All three of these challenges happen this week at American Legion Jersey Boys State. There's challenges with nature: fatigue, weather, the stress of unfamiliarity, the challenges of the ALJBS political system, etc. We will go home and tell tales of how we beat these challenges! It will sound awesome! We will have done the impossible, and that will make us mighty.
There's also challenges with fellow man: how to solve the complex problems given to each city, county, and state; how to disagree with others; how to work with others (including those you disagree with); and how to make new friends. These challenges happen throughout the week. They are not as glamorous as the challenges with nature but they form the backdrop of our ALJBS society. They will be shared among groups but different for individuals
But the hardest challenges of the week are the ones with self: who are you? What are you? What do you want to become? What tenets will you build your life around?

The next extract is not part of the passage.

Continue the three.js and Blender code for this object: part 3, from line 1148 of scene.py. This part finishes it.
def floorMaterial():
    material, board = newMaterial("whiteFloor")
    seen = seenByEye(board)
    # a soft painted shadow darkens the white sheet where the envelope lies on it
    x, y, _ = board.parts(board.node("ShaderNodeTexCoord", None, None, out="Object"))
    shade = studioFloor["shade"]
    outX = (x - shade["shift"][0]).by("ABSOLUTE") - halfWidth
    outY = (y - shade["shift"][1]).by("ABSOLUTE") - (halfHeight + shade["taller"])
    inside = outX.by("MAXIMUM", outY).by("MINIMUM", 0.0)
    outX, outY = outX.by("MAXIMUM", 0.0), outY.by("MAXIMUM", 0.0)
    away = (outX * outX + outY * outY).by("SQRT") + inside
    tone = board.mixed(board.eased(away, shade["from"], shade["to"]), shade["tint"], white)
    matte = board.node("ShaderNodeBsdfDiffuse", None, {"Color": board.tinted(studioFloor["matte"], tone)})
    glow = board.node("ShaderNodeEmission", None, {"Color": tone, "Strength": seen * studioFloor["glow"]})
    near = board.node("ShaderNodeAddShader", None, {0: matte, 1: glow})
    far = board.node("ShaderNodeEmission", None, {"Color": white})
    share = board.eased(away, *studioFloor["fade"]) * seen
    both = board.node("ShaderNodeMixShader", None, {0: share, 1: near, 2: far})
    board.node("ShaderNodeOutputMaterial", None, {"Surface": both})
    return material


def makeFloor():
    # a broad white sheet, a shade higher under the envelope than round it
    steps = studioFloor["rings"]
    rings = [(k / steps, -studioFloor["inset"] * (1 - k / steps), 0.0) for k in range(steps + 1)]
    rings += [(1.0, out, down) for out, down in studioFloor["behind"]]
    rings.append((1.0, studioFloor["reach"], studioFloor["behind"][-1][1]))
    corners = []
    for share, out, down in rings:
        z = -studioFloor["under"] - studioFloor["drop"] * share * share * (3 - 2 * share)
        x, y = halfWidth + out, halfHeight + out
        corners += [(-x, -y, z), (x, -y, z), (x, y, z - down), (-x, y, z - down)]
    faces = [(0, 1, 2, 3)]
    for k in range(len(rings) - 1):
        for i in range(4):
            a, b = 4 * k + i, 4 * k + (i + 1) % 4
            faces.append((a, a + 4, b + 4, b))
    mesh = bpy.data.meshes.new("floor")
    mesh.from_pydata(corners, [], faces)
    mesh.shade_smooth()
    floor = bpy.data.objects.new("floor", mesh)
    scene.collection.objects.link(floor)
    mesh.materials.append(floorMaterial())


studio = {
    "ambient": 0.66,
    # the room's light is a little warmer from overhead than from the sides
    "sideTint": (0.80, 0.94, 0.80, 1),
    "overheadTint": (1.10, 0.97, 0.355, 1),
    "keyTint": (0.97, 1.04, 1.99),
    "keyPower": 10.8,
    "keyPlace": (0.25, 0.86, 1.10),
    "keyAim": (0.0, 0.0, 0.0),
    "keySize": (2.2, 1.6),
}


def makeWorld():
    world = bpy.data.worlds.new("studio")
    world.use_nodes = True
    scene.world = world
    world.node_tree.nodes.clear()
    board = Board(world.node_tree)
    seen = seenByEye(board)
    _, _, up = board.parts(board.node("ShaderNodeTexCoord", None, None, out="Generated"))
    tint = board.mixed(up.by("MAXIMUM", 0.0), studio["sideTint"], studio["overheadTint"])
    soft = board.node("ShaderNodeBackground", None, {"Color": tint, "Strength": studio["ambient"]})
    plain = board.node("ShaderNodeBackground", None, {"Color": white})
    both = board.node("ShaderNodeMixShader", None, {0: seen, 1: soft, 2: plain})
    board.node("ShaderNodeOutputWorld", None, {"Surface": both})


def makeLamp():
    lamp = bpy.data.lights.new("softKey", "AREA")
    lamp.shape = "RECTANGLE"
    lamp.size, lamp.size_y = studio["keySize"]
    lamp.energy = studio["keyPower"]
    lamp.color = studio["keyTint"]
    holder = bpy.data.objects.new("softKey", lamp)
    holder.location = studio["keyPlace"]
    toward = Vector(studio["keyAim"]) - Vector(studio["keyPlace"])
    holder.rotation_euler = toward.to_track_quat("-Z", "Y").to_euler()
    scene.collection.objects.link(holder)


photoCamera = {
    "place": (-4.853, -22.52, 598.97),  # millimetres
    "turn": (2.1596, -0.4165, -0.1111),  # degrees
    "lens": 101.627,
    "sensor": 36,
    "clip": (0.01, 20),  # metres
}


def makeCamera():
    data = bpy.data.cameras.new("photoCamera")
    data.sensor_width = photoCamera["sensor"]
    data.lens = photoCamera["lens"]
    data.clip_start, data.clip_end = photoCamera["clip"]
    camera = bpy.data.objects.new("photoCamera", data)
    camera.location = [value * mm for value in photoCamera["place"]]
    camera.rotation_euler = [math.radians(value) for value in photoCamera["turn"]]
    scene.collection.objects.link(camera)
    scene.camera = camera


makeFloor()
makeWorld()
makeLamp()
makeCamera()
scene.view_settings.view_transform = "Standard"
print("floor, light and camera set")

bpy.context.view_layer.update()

This is what "tell us about yourself" starts to poke at. To each delegate, we pose the question: who are you? Delegate, define thyself, probably for the first time in thine life. No pressure.
And yes, this is a bit unfair to people who are not ready for it. But as longtime ALJBS speaker Chuck Wiley stated, "Life isn't fair. Get used to it." This question is one the delegates will have to answer soon. We merely ask it a little ahead of time. We force the delegates to become ready for it.

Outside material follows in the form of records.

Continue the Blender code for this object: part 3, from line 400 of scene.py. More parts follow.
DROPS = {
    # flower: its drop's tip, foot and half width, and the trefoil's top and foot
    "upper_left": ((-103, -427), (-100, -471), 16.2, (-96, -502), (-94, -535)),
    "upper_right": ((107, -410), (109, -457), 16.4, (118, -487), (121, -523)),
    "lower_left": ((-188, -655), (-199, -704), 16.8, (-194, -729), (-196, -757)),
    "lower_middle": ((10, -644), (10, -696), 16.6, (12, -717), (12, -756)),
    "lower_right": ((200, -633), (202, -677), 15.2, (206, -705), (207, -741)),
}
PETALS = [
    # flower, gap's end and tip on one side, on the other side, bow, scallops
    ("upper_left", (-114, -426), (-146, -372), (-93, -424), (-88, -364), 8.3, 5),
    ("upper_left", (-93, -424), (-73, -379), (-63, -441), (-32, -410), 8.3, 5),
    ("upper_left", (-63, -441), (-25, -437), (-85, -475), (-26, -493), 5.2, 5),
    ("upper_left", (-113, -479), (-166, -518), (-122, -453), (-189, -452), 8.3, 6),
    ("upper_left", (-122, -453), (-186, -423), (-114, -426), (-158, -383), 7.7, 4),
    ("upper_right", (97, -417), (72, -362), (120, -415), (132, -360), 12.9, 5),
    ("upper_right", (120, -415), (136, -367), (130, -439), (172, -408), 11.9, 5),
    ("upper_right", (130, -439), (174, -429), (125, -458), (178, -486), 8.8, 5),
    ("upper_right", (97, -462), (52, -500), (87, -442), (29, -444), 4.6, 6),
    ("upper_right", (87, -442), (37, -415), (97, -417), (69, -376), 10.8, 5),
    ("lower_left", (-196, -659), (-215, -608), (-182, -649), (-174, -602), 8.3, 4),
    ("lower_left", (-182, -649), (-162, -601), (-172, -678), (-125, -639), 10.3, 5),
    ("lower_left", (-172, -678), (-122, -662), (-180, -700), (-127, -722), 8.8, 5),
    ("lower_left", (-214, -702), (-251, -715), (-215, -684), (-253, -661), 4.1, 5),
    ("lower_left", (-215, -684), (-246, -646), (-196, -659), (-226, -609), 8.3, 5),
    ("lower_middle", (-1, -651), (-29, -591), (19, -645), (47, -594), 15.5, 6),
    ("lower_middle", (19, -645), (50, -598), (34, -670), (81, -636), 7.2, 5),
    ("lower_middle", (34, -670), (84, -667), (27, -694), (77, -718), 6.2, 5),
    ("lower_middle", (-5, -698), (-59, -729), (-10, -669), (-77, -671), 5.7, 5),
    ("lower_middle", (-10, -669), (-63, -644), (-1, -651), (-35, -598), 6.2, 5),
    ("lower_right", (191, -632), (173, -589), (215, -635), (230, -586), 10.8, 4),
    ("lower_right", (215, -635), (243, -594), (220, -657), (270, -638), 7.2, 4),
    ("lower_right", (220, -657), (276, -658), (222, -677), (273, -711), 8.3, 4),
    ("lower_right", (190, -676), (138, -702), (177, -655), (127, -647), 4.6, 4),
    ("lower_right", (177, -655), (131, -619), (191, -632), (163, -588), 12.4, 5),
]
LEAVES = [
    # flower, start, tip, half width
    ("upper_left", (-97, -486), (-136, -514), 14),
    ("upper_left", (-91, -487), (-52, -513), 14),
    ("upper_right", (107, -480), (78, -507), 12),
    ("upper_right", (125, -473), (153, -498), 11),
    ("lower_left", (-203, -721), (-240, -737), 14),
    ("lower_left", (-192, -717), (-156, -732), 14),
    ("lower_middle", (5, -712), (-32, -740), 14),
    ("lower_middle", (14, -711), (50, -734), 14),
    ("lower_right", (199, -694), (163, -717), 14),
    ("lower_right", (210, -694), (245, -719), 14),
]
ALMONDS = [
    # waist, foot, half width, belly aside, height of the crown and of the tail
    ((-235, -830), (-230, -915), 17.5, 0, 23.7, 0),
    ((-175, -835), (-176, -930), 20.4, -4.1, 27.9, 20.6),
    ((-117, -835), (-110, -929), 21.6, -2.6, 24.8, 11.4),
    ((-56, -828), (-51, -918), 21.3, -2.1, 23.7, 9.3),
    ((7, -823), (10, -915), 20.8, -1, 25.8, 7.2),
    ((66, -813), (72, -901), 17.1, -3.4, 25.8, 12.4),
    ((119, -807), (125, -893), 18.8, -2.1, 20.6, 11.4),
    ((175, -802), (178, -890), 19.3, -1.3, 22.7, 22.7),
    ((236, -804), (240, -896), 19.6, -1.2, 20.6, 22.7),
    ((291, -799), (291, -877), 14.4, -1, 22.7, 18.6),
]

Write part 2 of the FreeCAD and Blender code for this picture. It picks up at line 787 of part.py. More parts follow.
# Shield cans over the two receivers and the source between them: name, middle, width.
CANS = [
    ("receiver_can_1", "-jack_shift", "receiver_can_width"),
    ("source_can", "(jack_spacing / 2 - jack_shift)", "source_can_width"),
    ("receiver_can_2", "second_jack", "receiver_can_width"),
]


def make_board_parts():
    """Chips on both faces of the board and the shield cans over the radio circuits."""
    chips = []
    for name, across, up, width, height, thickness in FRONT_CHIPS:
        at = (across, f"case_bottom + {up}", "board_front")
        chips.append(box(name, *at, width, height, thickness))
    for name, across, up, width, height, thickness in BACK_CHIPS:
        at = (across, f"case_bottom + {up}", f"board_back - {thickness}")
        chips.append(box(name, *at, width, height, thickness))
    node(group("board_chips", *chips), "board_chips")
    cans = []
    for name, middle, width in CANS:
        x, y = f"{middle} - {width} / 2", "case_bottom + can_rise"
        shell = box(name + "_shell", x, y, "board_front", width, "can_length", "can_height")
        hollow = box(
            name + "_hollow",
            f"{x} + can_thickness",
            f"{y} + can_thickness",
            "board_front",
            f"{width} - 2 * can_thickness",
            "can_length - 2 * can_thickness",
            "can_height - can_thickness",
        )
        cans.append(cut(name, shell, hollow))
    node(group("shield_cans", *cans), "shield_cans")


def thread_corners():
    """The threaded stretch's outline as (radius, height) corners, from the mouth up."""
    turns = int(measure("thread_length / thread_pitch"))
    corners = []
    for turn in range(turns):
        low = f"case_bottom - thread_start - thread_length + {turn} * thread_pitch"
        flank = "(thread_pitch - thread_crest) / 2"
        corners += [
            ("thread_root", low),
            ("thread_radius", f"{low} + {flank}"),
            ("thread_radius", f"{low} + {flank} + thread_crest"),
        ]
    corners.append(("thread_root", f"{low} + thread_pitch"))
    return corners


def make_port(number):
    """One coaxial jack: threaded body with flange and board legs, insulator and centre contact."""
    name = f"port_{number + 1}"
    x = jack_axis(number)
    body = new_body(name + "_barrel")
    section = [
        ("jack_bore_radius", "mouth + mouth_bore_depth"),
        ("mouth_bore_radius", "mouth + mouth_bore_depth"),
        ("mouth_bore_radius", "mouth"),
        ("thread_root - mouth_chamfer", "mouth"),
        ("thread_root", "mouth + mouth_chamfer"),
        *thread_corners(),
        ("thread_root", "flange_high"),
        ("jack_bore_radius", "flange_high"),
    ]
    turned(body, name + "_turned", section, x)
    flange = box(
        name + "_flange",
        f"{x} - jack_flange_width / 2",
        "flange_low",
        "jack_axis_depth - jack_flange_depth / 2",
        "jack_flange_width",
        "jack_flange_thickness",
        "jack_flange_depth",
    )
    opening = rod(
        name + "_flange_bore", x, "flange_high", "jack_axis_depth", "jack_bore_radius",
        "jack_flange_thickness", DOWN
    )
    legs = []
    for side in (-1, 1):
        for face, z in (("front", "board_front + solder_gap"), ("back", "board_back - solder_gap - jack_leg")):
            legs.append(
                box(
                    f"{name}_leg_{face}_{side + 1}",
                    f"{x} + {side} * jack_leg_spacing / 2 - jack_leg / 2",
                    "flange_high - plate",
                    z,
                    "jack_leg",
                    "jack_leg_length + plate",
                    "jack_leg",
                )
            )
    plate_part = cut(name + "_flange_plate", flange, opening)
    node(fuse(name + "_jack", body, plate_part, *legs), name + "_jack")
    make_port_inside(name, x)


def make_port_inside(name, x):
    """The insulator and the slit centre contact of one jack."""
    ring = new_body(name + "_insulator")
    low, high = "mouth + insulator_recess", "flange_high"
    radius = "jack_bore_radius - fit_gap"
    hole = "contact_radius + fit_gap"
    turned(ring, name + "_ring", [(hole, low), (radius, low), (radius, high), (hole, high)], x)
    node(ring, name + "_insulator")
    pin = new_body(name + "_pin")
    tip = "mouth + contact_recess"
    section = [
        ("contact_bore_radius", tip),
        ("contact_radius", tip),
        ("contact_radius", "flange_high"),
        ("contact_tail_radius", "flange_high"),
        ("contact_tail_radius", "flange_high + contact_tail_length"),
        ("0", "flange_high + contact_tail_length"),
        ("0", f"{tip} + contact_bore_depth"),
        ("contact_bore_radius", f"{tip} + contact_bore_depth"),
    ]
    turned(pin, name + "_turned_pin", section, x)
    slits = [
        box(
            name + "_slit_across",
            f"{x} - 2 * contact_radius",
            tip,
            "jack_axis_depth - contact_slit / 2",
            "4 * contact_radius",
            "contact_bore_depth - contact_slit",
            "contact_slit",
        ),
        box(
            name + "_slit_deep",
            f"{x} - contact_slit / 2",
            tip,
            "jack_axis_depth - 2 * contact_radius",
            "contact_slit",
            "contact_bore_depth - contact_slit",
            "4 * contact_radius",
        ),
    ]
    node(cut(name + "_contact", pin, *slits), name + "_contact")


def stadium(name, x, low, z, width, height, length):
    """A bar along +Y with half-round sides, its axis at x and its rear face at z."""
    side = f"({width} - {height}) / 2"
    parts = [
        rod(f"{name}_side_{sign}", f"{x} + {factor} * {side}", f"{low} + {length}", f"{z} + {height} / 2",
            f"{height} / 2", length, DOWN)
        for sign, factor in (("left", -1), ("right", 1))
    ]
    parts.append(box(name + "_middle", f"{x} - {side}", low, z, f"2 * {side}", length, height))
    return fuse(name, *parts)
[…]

The ALJBS program sits at a unique point in a delegate's life, at the beginning of the transition to full-fledged adult. It's a point of deep personal change. It's the point when incubating influences start to lose their sway and a distinct adult emerges.
In a year, these delegates will be on their own at colleges and universities. They will be fending for themselves, making decisions from the mundane to the profound. They will be forced to answer "Who am I?" on a daily basis with their actions.
This week, the delegates will be forced to do the same thing. They will have to define who they are and take responsibility for how they behave as part of this mythical fifty-first state. They will have to find roles—athletes, politicians, writers, workers, administrators, and more—and learn what it means to fulfill those roles with their talents. They will have to follow a schedule (which increasingly becomes their responsibility).
And, of course, they will have to develop their identity alongside their fellow delegates. Each city becomes its own society with its own leaders and followers. As delegates grow into their own persons, they grow alongside and with others. By the end of the week, sixty people who do not know each other at the beginning will become friends as part of their own mini-civilization.
Can you tell why we love this program? It's because there's so much to see here. This is the age of opportunity, the time when everything is fresh and new and changing. We are the stage for it. We are the force to roll these rocks down the hills and paths they will go. We provide the venue, the agenda, the guidance. We sit back and watch it all happen, amazed and overjoyed at the young men who step towards their destiny.
This is a week that shapes the future. That isn't just a slogan we stumbled on. That's what we, ALJBS, do. That's what we, ALJBS, are. We are a politics program, a transition to adulthood, a sociology experiment, a marathon, an opportunity all at once. We have a history of developing the youth of this state to become better citizens and leaders. We proudly claim that we shape the future because we see it each year when dozens of ALJBS delegates return as staff and speakers (at ALJBS), governors and senators and lawyers and businessmen and soldiers (outside of here), demonstrating the effects of lives transformed by this program.
Each session, we get to watch the people that stumble over the "tell us about yourself" question grow a little more comfortable in their own skin by the end of the week. It's a wonderful part of the program. The best part of the program is getting to see the people that stumbled over the "tell us about yourself" question on their delegate year come back and show us how much they've changed.
This week, we'll get to to watch a thousand delegates start figuring out who they are, how they relate to each other, and what they want to be. There will be leadership, relationship, destiny, and legacy. We'll tell you all about it. After all, we know how it's done.